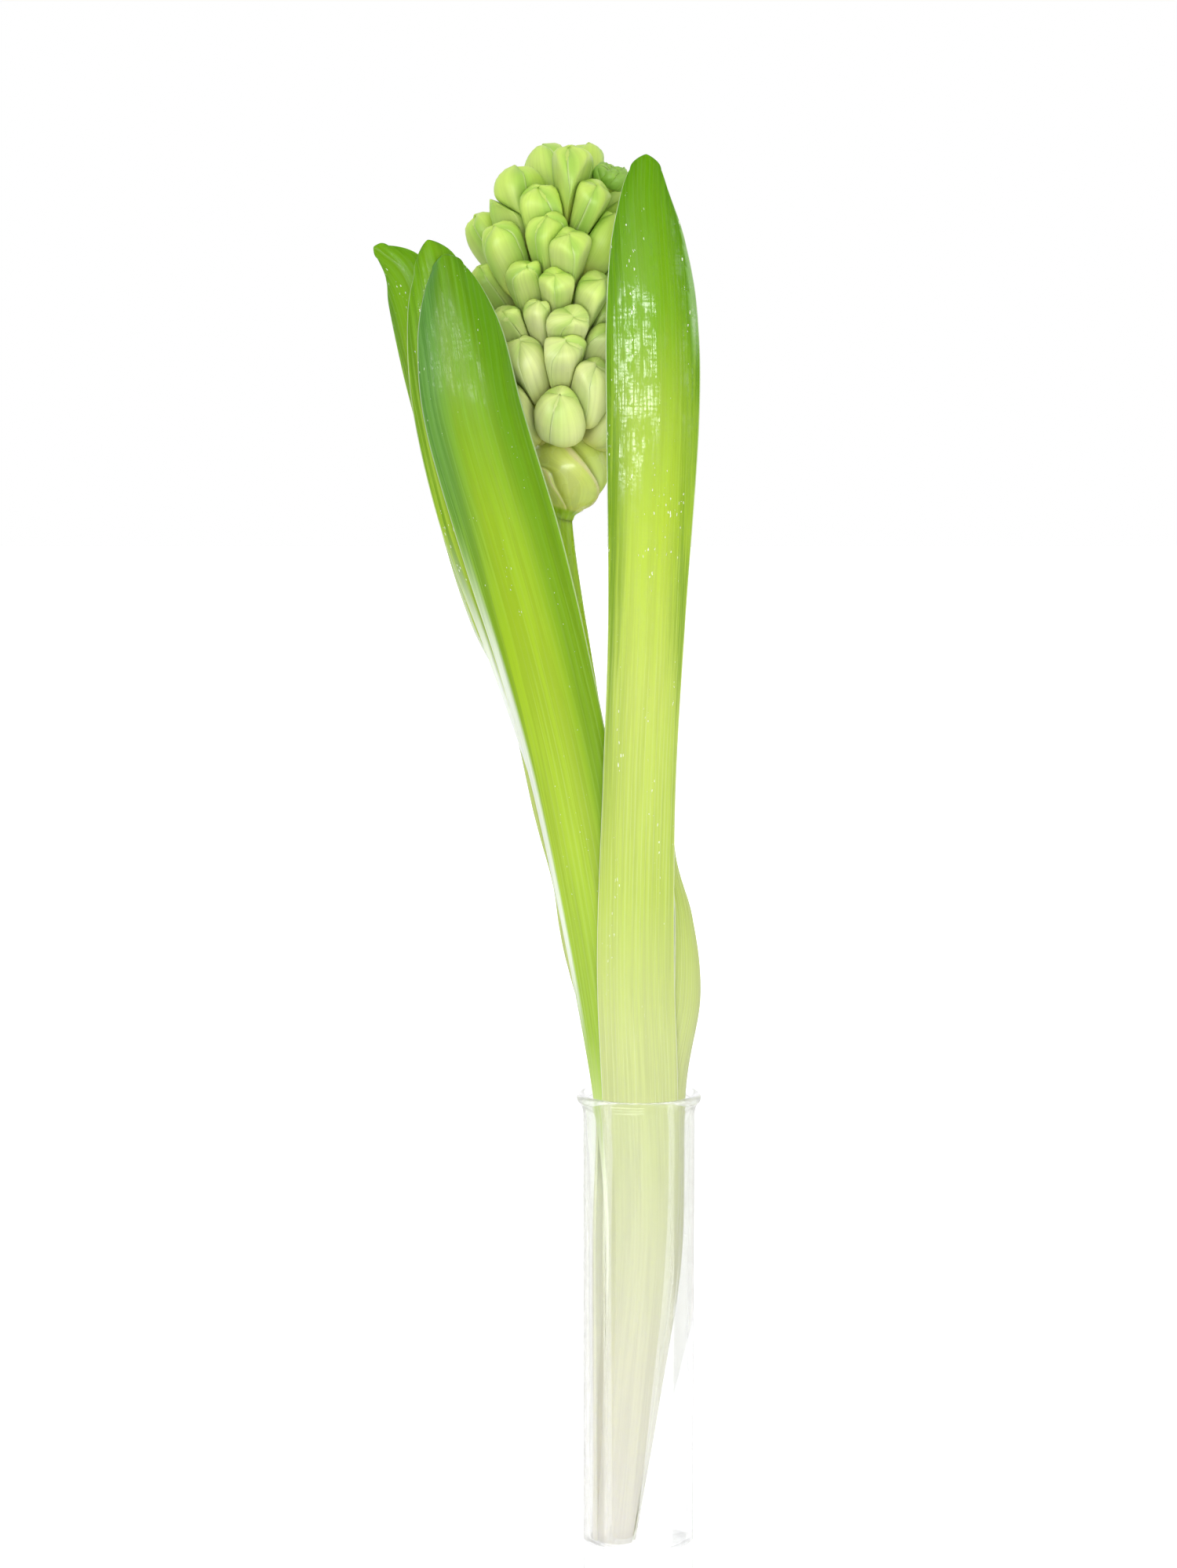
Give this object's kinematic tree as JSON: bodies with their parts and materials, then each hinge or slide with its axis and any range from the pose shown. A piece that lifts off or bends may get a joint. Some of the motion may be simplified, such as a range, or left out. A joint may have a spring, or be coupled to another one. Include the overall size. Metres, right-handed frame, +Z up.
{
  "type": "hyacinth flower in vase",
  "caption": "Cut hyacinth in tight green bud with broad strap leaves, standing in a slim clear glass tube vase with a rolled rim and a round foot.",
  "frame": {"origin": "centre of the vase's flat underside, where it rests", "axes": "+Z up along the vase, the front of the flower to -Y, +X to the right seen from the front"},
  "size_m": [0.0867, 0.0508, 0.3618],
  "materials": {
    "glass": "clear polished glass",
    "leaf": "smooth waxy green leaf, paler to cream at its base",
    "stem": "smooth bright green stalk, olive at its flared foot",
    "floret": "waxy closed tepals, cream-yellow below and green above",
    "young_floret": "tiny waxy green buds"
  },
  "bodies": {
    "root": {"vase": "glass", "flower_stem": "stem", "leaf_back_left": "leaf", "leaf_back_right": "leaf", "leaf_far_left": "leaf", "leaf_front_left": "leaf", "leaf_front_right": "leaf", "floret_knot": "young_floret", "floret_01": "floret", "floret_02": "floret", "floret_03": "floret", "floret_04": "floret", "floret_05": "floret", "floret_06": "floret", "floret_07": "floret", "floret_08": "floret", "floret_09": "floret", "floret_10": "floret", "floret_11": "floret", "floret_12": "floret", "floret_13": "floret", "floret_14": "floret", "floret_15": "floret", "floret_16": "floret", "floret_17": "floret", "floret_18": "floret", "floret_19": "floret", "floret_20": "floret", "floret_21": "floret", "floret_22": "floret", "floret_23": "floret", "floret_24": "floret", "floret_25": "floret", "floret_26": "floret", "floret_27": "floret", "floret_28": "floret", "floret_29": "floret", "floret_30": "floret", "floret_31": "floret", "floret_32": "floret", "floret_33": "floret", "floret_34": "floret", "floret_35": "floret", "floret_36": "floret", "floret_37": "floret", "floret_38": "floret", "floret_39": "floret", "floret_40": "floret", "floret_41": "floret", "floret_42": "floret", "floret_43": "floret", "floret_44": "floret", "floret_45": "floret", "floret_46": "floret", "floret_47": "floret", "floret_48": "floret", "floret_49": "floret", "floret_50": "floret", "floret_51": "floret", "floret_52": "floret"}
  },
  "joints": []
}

_Aim_: Print again each line of the listing above, exactly as it appears.

_Solution below_:
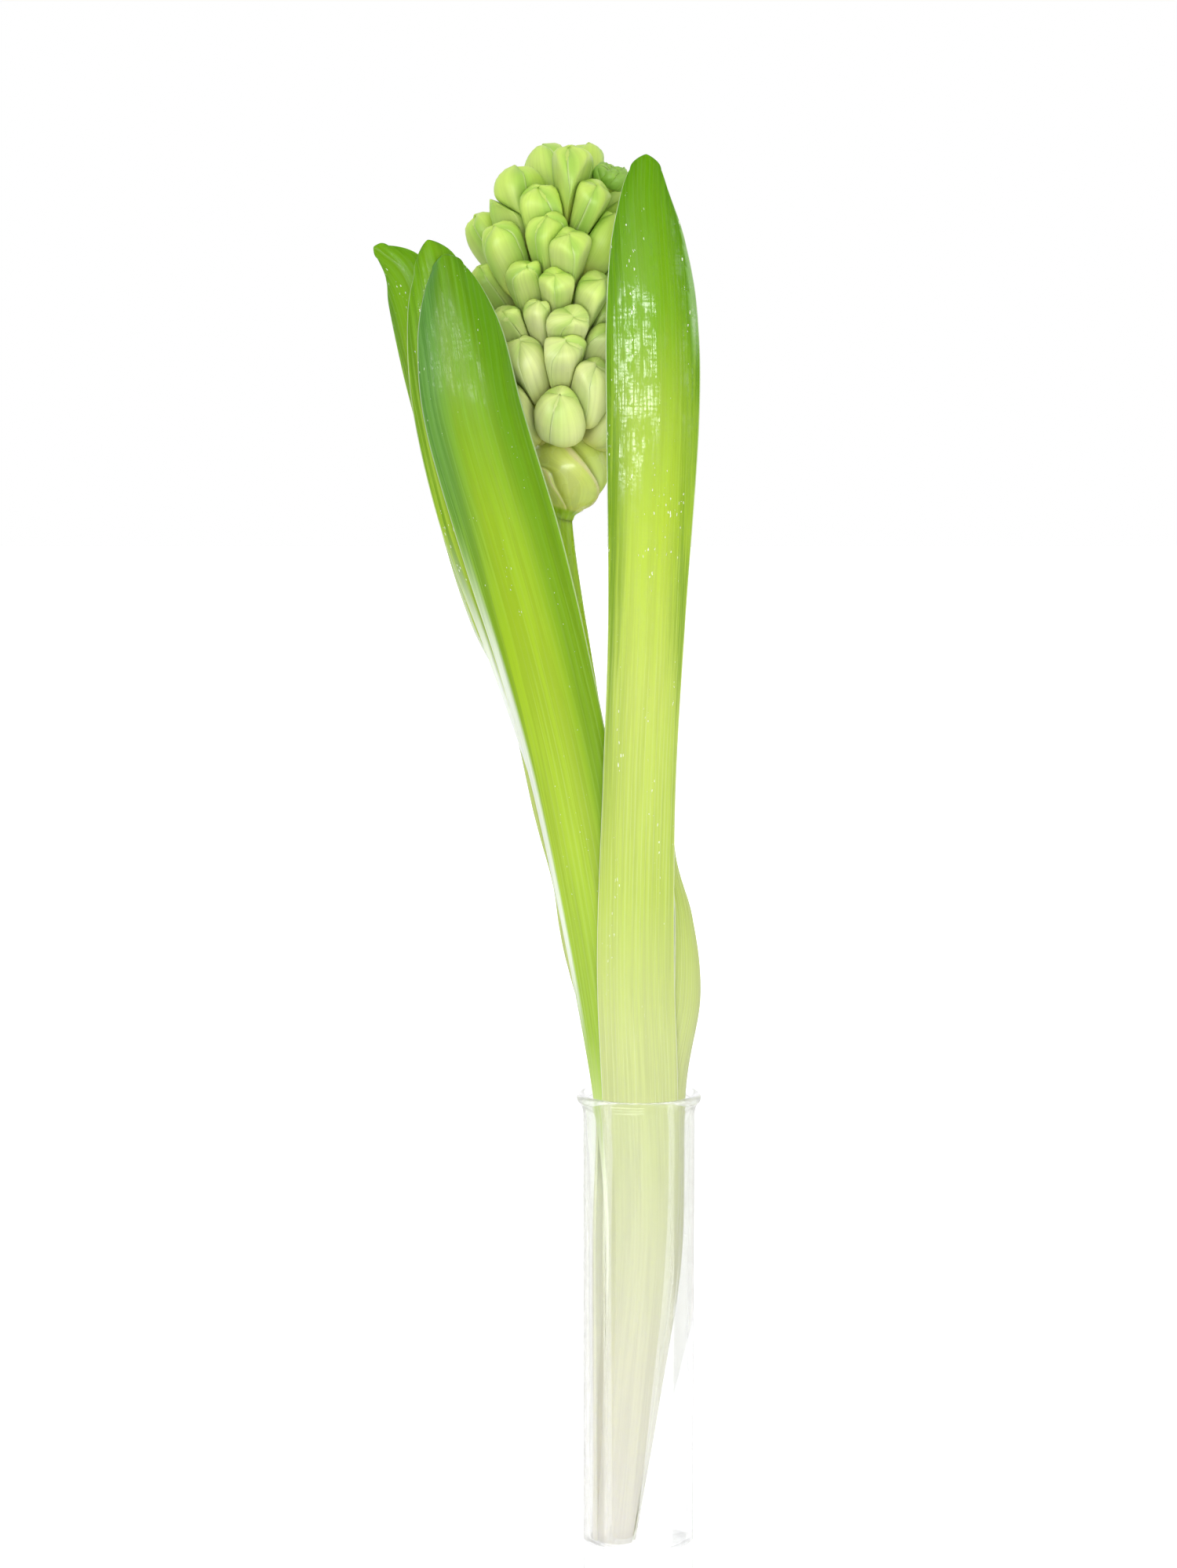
Give this object's kinematic tree as JSON: bodies with their parts and materials, then each hinge or slide with its axis and any range from the pose shown. A piece that lifts off or bends may get a joint. Some of the motion may be simplified, such as a range, or left out. A joint may have a spring, or be coupled to another one. Include the overall size. Metres, right-handed frame, +Z up.
{
  "type": "hyacinth flower in vase",
  "caption": "Cut hyacinth in tight green bud with broad strap leaves, standing in a slim clear glass tube vase with a rolled rim and a round foot.",
  "frame": {"origin": "centre of the vase's flat underside, where it rests", "axes": "+Z up along the vase, the front of the flower to -Y, +X to the right seen from the front"},
  "size_m": [0.0867, 0.0508, 0.3618],
  "materials": {
    "glass": "clear polished glass",
    "leaf": "smooth waxy green leaf, paler to cream at its base",
    "stem": "smooth bright green stalk, olive at its flared foot",
    "floret": "waxy closed tepals, cream-yellow below and green above",
    "young_floret": "tiny waxy green buds"
  },
  "bodies": {
    "root": {"vase": "glass", "flower_stem": "stem", "leaf_back_left": "leaf", "leaf_back_right": "leaf", "leaf_far_left": "leaf", "leaf_front_left": "leaf", "leaf_front_right": "leaf", "floret_knot": "young_floret", "floret_01": "floret", "floret_02": "floret", "floret_03": "floret", "floret_04": "floret", "floret_05": "floret", "floret_06": "floret", "floret_07": "floret", "floret_08": "floret", "floret_09": "floret", "floret_10": "floret", "floret_11": "floret", "floret_12": "floret", "floret_13": "floret", "floret_14": "floret", "floret_15": "floret", "floret_16": "floret", "floret_17": "floret", "floret_18": "floret", "floret_19": "floret", "floret_20": "floret", "floret_21": "floret", "floret_22": "floret", "floret_23": "floret", "floret_24": "floret", "floret_25": "floret", "floret_26": "floret", "floret_27": "floret", "floret_28": "floret", "floret_29": "floret", "floret_30": "floret", "floret_31": "floret", "floret_32": "floret", "floret_33": "floret", "floret_34": "floret", "floret_35": "floret", "floret_36": "floret", "floret_37": "floret", "floret_38": "floret", "floret_39": "floret", "floret_40": "floret", "floret_41": "floret", "floret_42": "floret", "floret_43": "floret", "floret_44": "floret", "floret_45": "floret", "floret_46": "floret", "floret_47": "floret", "floret_48": "floret", "floret_49": "floret", "floret_50": "floret", "floret_51": "floret", "floret_52": "floret"}
  },
  "joints": []
}